Stored data:
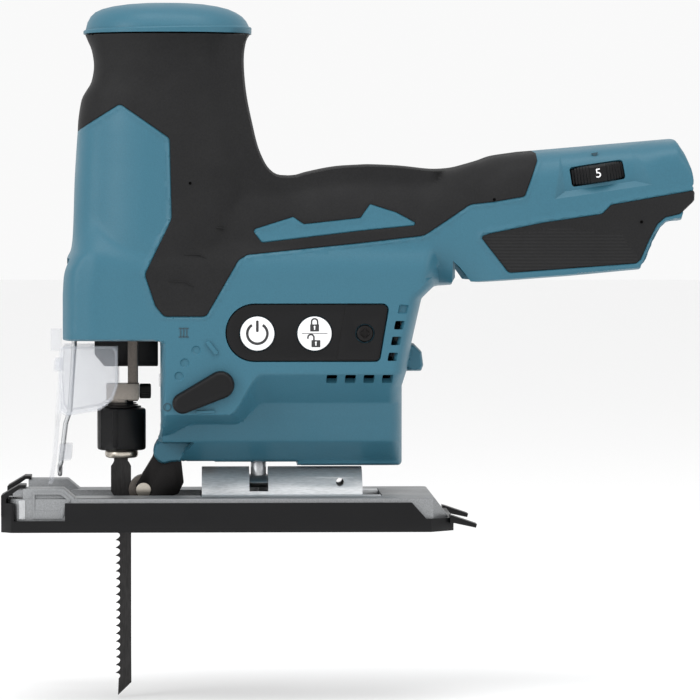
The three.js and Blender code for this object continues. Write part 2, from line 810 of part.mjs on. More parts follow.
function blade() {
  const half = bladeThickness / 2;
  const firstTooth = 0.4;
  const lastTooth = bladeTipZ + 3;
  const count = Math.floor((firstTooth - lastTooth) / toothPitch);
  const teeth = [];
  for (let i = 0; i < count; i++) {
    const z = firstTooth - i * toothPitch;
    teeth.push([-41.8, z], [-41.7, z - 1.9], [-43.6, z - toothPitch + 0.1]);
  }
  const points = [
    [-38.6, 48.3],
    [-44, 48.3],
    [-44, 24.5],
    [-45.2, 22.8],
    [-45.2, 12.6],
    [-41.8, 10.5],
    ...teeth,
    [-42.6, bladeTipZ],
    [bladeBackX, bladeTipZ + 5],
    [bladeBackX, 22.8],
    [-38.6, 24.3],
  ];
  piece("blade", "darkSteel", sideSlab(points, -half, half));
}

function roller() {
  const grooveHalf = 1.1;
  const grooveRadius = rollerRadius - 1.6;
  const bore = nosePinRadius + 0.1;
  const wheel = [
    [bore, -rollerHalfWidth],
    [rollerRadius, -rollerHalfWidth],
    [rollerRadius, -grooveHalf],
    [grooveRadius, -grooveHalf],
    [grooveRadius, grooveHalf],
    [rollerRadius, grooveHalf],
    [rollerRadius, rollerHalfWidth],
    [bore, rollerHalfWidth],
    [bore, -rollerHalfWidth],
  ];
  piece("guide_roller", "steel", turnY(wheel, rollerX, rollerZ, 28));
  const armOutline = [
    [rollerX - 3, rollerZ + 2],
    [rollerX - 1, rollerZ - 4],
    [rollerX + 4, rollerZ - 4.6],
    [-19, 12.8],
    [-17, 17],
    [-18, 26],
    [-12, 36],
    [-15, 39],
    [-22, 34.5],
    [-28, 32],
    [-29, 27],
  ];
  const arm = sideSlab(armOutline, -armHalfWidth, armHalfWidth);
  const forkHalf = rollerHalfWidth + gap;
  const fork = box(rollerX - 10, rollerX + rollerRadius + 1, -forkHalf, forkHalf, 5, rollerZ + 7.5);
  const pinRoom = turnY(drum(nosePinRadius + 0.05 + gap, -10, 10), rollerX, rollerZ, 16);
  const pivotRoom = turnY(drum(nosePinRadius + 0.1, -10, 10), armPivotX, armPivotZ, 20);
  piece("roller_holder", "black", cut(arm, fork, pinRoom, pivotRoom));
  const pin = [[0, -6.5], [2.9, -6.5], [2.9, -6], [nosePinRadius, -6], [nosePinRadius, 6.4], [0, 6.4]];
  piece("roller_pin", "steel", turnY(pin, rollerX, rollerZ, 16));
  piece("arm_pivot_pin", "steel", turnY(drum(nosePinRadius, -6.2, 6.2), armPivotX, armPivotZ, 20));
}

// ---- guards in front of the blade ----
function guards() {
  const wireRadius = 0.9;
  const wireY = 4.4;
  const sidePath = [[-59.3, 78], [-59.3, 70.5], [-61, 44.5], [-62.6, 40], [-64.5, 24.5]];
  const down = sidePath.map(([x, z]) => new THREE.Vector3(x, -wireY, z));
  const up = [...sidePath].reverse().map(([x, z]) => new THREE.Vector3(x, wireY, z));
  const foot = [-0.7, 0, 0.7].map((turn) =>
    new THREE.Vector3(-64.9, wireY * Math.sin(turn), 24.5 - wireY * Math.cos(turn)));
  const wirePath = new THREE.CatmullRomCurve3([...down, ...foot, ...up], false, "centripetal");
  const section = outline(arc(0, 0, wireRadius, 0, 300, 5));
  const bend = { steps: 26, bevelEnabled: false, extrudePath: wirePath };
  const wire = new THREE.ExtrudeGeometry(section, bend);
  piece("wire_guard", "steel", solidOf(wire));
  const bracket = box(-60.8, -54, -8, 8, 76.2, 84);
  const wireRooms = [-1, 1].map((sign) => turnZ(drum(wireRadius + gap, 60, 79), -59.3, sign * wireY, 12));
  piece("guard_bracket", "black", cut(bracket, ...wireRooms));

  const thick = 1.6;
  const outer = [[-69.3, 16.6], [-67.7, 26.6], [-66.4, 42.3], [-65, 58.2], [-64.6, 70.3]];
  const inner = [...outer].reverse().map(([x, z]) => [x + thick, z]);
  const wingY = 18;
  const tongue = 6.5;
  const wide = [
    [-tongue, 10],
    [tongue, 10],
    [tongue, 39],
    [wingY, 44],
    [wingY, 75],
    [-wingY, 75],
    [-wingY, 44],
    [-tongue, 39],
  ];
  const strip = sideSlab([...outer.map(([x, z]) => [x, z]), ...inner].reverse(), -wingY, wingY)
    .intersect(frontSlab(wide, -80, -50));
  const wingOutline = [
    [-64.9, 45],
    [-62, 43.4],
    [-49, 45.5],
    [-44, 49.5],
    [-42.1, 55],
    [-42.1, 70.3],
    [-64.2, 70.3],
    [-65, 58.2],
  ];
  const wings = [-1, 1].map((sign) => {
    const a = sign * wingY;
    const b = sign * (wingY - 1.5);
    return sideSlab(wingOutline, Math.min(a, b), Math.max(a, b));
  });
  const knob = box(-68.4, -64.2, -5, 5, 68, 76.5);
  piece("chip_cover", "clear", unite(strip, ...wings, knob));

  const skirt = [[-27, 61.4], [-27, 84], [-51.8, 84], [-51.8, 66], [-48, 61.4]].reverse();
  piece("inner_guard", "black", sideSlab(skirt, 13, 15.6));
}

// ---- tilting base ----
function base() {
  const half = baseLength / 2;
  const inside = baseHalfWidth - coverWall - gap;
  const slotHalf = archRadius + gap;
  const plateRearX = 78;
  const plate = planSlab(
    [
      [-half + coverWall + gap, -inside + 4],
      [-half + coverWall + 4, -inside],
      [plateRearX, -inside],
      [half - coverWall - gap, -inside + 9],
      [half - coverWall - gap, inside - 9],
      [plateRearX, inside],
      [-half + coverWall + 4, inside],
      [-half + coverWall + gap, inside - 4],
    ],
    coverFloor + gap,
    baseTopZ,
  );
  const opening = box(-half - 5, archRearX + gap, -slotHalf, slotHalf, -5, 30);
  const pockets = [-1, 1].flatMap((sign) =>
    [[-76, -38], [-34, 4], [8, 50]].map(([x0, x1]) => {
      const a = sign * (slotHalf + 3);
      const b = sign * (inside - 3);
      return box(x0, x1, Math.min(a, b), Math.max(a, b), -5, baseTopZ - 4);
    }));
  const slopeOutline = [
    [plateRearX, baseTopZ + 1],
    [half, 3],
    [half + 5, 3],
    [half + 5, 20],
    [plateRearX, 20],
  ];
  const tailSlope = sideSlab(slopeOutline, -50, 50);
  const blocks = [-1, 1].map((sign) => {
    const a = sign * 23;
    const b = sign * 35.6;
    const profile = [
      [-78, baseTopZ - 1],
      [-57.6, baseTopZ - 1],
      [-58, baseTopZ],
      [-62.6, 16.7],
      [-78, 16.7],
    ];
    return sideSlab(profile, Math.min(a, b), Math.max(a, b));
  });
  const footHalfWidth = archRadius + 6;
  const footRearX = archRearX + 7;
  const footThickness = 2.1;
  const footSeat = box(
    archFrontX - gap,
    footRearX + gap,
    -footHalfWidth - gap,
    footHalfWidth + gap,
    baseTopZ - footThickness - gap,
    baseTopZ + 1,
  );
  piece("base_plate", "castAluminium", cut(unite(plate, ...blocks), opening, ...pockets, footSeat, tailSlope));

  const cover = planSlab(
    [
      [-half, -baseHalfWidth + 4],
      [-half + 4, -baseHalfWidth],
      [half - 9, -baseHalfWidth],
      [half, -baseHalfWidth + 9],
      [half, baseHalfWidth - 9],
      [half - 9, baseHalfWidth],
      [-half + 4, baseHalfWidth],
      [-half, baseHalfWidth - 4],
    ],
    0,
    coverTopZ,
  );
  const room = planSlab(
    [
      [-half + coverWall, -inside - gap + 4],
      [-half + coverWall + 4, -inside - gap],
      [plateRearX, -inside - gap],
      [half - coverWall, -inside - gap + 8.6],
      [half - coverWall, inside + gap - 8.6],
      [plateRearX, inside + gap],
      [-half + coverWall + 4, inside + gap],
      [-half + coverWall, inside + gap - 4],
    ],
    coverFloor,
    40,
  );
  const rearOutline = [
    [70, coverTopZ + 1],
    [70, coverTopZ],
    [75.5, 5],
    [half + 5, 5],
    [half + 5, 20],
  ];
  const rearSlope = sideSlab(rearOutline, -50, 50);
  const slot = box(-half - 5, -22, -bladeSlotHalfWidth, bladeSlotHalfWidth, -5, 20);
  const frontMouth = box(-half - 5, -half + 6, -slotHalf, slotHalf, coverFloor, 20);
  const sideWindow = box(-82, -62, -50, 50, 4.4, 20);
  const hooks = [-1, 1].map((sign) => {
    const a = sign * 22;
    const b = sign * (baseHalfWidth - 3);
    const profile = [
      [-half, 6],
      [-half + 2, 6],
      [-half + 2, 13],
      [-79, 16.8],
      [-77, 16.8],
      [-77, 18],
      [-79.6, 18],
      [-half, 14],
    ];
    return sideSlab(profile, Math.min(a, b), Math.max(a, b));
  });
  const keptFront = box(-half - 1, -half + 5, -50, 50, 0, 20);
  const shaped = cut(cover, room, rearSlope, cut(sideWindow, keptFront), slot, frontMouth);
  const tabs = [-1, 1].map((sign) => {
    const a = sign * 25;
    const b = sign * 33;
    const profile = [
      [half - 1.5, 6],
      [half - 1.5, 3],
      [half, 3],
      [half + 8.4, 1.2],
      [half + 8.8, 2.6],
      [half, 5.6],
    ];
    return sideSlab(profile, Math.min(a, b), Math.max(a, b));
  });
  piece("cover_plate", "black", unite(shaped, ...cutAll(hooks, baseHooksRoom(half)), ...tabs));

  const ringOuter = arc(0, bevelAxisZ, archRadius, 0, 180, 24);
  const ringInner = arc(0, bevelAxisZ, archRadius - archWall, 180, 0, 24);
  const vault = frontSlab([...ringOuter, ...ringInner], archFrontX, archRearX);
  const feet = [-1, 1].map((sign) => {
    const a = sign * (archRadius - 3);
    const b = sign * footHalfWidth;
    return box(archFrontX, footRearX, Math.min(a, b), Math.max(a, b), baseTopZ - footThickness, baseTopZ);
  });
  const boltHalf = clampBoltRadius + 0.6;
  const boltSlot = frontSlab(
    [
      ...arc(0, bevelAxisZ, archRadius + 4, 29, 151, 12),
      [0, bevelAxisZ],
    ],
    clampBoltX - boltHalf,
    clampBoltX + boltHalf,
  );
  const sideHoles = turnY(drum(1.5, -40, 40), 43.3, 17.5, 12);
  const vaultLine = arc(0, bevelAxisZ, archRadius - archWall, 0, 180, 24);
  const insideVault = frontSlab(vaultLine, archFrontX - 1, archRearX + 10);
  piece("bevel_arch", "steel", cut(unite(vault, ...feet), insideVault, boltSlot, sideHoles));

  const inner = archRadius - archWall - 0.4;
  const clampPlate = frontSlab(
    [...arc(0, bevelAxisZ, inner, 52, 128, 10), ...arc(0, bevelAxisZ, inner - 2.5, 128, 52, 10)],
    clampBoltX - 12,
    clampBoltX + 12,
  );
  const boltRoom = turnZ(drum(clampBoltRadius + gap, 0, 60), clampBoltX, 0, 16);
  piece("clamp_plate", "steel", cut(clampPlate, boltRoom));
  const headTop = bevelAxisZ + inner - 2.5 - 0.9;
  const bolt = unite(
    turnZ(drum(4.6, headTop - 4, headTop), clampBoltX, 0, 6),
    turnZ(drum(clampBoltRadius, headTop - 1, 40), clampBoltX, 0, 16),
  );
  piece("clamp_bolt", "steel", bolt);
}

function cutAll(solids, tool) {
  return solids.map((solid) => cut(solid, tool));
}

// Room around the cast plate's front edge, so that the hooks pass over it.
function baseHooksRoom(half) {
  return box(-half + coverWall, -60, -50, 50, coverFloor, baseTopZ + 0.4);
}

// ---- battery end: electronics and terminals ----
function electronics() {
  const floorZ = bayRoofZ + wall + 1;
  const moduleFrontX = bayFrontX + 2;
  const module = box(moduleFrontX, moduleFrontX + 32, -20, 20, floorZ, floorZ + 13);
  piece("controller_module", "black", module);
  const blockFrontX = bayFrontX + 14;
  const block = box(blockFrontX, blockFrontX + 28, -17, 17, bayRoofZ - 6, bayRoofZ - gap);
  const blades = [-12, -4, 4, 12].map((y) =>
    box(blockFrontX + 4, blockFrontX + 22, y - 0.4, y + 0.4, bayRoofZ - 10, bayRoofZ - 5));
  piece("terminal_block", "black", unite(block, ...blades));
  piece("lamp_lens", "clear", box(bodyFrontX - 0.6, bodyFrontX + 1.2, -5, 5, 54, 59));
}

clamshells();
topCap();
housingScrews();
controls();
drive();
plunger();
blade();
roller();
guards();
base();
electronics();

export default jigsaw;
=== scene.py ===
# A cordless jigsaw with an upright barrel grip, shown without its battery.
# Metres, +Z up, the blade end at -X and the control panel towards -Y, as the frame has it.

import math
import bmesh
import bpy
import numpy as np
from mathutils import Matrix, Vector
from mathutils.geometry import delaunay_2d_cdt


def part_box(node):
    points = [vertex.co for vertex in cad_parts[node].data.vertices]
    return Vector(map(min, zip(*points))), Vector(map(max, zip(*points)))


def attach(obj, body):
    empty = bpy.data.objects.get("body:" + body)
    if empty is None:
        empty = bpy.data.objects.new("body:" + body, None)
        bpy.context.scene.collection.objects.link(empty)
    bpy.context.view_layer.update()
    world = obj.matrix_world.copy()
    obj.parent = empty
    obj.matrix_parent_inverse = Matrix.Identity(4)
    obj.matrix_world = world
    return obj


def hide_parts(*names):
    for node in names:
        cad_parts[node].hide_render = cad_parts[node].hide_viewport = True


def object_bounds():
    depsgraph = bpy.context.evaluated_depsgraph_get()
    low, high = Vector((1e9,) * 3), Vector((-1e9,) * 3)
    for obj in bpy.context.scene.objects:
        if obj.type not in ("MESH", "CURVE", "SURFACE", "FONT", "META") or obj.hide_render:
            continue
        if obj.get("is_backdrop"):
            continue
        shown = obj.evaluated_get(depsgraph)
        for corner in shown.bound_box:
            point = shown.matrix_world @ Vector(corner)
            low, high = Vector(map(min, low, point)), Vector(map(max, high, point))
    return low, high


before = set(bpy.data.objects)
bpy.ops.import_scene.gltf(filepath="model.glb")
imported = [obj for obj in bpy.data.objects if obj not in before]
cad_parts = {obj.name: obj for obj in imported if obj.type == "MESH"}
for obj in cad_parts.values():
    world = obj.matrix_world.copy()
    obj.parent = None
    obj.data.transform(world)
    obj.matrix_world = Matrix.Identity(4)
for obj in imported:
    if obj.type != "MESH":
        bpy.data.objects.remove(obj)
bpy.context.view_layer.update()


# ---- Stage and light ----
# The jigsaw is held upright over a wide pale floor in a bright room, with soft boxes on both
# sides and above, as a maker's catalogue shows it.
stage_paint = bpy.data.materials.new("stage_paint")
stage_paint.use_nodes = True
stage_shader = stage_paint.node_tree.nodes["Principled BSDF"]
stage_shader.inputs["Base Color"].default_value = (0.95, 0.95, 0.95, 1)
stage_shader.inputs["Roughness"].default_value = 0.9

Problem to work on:
Select and copy each line from the data that includes the word "mathutils".

Task solution:
from mathutils import Matrix, Vector
from mathutils.geometry import delaunay_2d_cdt